How long does SEO take to show results?
For most Essex businesses, expect early movement at three to four months and meaningful traffic growth at six to twelve months. Any agency promising page one in 30 days is either lying or targeting keywords nobody searches for.
Should I choose a local Essex SEO agency or a London one?
The work is identical, Google does not care where your agency sits. The difference is overheads. London agencies pass higher rent and salaries into your retainer. An Essex agency doing the same work can charge less or put more hours into your account for the same money.
What should an SEO report actually include?
Real numbers from Google Search Console and GA4: clicks, impressions, which pages and keywords are growing, and what leads or sales came from organic search. If a report leads with a "visibility score" or a vague percentage, it is usually hiding flat clicks.

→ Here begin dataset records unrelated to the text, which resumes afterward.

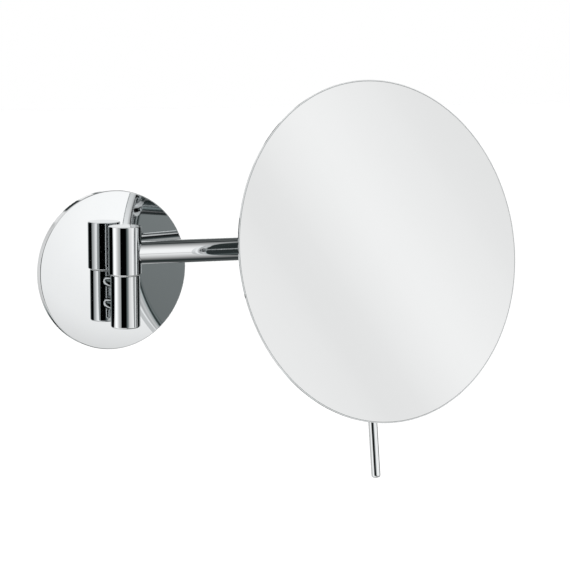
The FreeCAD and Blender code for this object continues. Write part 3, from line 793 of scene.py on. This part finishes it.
# %% Back shell
shell_outline = [(0, -shell_depth)]
shell_outline += arc(round_centre, back_round, -90, -45, 14)
shell_outline += [(shell_radius, -rim_land), (shell_radius, -break_edge / 2),
                  (shell_radius - break_edge / 2, 0), (pocket, 0), (pocket, -glass_edge),
                  (seat_outer, -glass_depth), (seat_inner, -glass_depth)]
shell_outline += arc(round_centre, inner_round, -inner_angle, -90, 8)
shell_outline += [(0, -(shell_depth - shell_wall))]
shell = turn("shell", shell_outline, 256)
shell_back = HUB.inverted() @ (MIRROR @ Vector((0, 0, -shell_depth)))
for x, y, _ in head_screws:
    shell_x = x - glass_middle.x
    drill(shell, shell_screw_way, (shell_x, y, -2 * shell_depth), (shell_x, y, -glass_depth), 32)
finish_piece(shell, MIRROR, "head", "polished_chrome", "back_shell")
print("hub seats on the shell at", round(shell_back.z / MM, 2), "mm")

# %% [markdown]
# ## Mirror glass
# The glass is a flat disc with a ground edge: a small arris in front, a short land, and a bevel behind
# that drops into the shell. The silver is on its back, so a real render would trace through clear
# glass. A disc whose front is itself the mirror reflects just the same from any distance, and exports
# cleanly, so the front face gets the silver, and the ground edge gets its own green-grey glass.

# %% Mirror glass
arris = 0.15 * MM
glass_outline = [(0, 0), (glass_radius - arris, 0), (glass_radius, -arris), (glass_radius, -glass_edge),
                 (glass_radius - (glass_depth - glass_edge), -glass_depth), (0, -glass_depth)]
glass = turn("glass", glass_outline, 256)
finish_piece(glass, MIRROR, "head", "silvered_glass", "mirror_glass")

# %% [markdown]
# ## Shared surface effects
# Three effects are used by several finishes: polish haze, turning marks and grain. They could be built
# anew in each material, but then every change would have to be made many times. So each is built
# once, as a node group with named inputs, and every material sets its own values. Haze and grain take
# the same inputs, which lets one function make all the materials later.


# %% Node group helpers
FLOAT, VECTOR, COLOUR = "NodeSocketFloat", "NodeSocketVector", "NodeSocketColor"
MIX_SHARE, MIX_FIRST, MIX_SECOND, MIX_RESULT = 0, 6, 7, 2


def colour(red, green, blue):
    return (red, green, blue, 1.0)


def add_node(tree, kind, **settings):
    """A new node in a tree, with its settings."""
    node = tree.nodes.new(kind)
    for setting, value in settings.items():
        setattr(node, setting, value)
    return node


def wire(tree, *links):
    """Links sockets. Each link is (node, its output, next node, its input)."""
    for source, output, target, entry in links:
        tree.links.new(source.outputs[output], target.inputs[entry])


def new_group(name, inputs, outputs):
    """A node group that takes a vector and named values. Returns it with its two end nodes."""
    group = bpy.data.node_groups.new(name, "ShaderNodeTree")
    group.interface.new_socket("Vector", in_out="INPUT", socket_type=VECTOR)
    for socket_name, kind, value in inputs:
        socket = group.interface.new_socket(socket_name, in_out="INPUT", socket_type=kind)
        socket.default_value = value
    for socket_name, kind in outputs:
        group.interface.new_socket(socket_name, in_out="OUTPUT", socket_type=kind)
    return group, add_node(group, "NodeGroupInput"), add_node(group, "NodeGroupOutput")


FINISH_INPUTS = [
    ("Scale", FLOAT, 100.0), ("Low Roughness", FLOAT, 0.1), ("High Roughness", FLOAT, 0.2),
    ("First Colour", COLOUR, colour(0.8, 0.8, 0.8)), ("Second Colour", COLOUR, colour(0.7, 0.7, 0.7)),
]

# %% [markdown]
# ## Polish haze
# Haze is the faint unevenness that no buffing wheel takes away. One even roughness would do from
# afar, but close up it looks too perfect. So a soft noise moves the roughness a little and lets the
# colour drift by a hair.

# %% Polish haze
haze, haze_in, haze_out = new_group("polish_haze", FINISH_INPUTS, [("Colour", COLOUR), ("Roughness", FLOAT)])
clouds = add_node(haze, "ShaderNodeTexNoise")
clouds.inputs["Detail"].default_value = 4.0
clouds.inputs["Roughness"].default_value = 0.6
spread = add_node(haze, "ShaderNodeMapRange")
spread.inputs["From Min"].default_value = 0.3
spread.inputs["From Max"].default_value = 0.7
drift = add_node(haze, "ShaderNodeMix", data_type="RGBA")
wire(haze,
     (haze_in, "Vector", clouds, "Vector"), (haze_in, "Scale", clouds, "Scale"),
     (clouds, "Fac", spread, "Value"), (haze_in, "Low Roughness", spread, "To Min"),
     (haze_in, "High Roughness", spread, "To Max"), (clouds, "Fac", drift, MIX_SHARE),
     (haze_in, "First Colour", drift, MIX_FIRST), (haze_in, "Second Colour", drift, MIX_SECOND),
     (drift, MIX_RESULT, haze_out, "Colour"), (spread, "Result", haze_out, "Roughness"))
print("polish haze:", len(haze.nodes), "nodes")

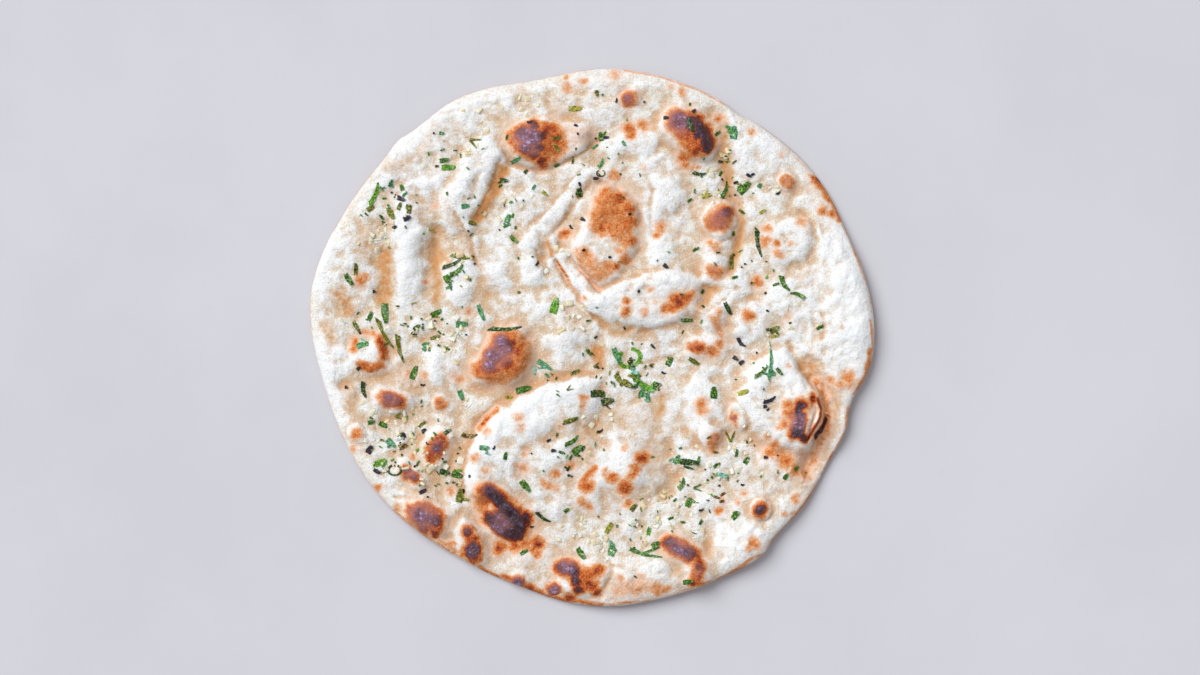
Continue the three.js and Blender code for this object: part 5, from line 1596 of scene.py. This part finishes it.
def make_garlic(surface):
    draw = random.Random(SEED + 4)
    masters = [garlic_bit(size, seed) for seed, size in enumerate(GARLIC_BITS)]
    pieces = []
    for place in drift_places(draw, GARLIC_DRIFTS):
        size = draw.triangular(0.5, 1.45, 0.8)
        tilt = (draw.uniform(-0.4, 0.4), draw.uniform(-0.4, 0.4))
        master = draw.choice(masters)
        turn, tint = draw.uniform(0, 360), draw.random()
        pieces.append(set_down(
            master, surface, place, turn, (size, size, size * 0.8), tint, drape=False, tilt=tilt,
            lift=-0.15))
    longest = GARLIC_BITS[2][0]
    for x, y, length, turn in GARLIC_SLIVERS:
        size = (length / longest, 0.9, 0.6)
        pieces.append(set_down(masters[2], surface, (x, y), turn, size, tint=0.4, lift=-0.1))
    return gather("naan_garlic", pieces, masters, garlic_finish())


# Noise starts from the clock unless it is given a seed, and every bread would be browned differently.
noise.seed_set(SEED)
loaf = make_loaf()
colour_loaf(loaf)
loaf.data.materials.append(bread_finish())
loaf_surface = surface_of(loaf)
coriander = make_coriander(loaf_surface)
flakes = make_flakes(loaf_surface)
garlic = make_garlic(loaf_surface)
for piece, slot in (
        (loaf, "naan_crust"), (coriander, "coriander"), (flakes, "coriander"), (garlic, "garlic")):
    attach(piece, "root")
    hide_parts("naan")

# ---------------------------------------------------------------------------------------------------
# The table, the light and the camera
# ---------------------------------------------------------------------------------------------------

TABLE_SIZE = 6
LIGHT_PLACE = (-1.2, 1.1, 1.8)
# The camera looks straight down, and stands a little off the middle.
CAMERA_PLACE = (0.0041, -0.0001, 1.425)

deselect_all()
bpy.ops.mesh.primitive_plane_add(size=TABLE_SIZE, location=(0, 0, 0))
table = bpy.context.object
table.name = "table_top"
table.data.materials.append(table_finish())

window_light = bpy.data.lights.new("window_light", "SUN")
window_light.energy = 2.62
window_light.angle = math.radians(40)
window_light.color = (1, 0.998, 0.99)
lamp = put_in_scene("window_light", window_light, LIGHT_PLACE)
lamp.rotation_euler = (-lamp.location).to_track_quat("-Z", "Y").to_euler()

world = bpy.data.worlds.new("soft_room")
bpy.context.scene.world = world
world.use_nodes = True
world.node_tree.nodes["Background"].inputs["Color"].default_value = (0.95, 0.965, 1.0, 1)
world.node_tree.nodes["Background"].inputs["Strength"].default_value = 0.42
bpy.context.scene.view_settings.view_transform = "Standard"

camera = bpy.data.cameras.new("camera")
camera.lens = 85
camera.sensor_width = 36
camera.clip_start = 0.01
bpy.context.scene.camera = put_in_scene("camera", camera, CAMERA_PLACE)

Can an SEO agency guarantee first page rankings?
No. Google says so itself. Nobody controls the algorithm, so a guarantee is either a lie or a trick, like guaranteeing a ranking for a keyword with zero searches. Treat guaranteed rankings as your cue to end the meeting.
Who owns my website and content if I leave my agency?
It should be you, but check before signing. Some agencies keep ownership of the site, the hosting, or even the content they wrote, then charge a release fee when you leave. Get ownership and exit terms in writing on day one.
Do I need SEO if I already run Google Ads?
Ads stop the moment you stop paying. SEO compounds, the work you pay for this year keeps bringing traffic next year. Most businesses doing well run both, but if your ads only break even, organic search is usually where the margin lives.
What questions should I ask an SEO agency before signing?
Seven good ones: who actually does the work, can I see Search Console rather than a PDF, what happens when I leave, do you own my site and content, how do you use AI, what will months one to three look like, and can I speak to a current client. The answers tell you more than any case study page.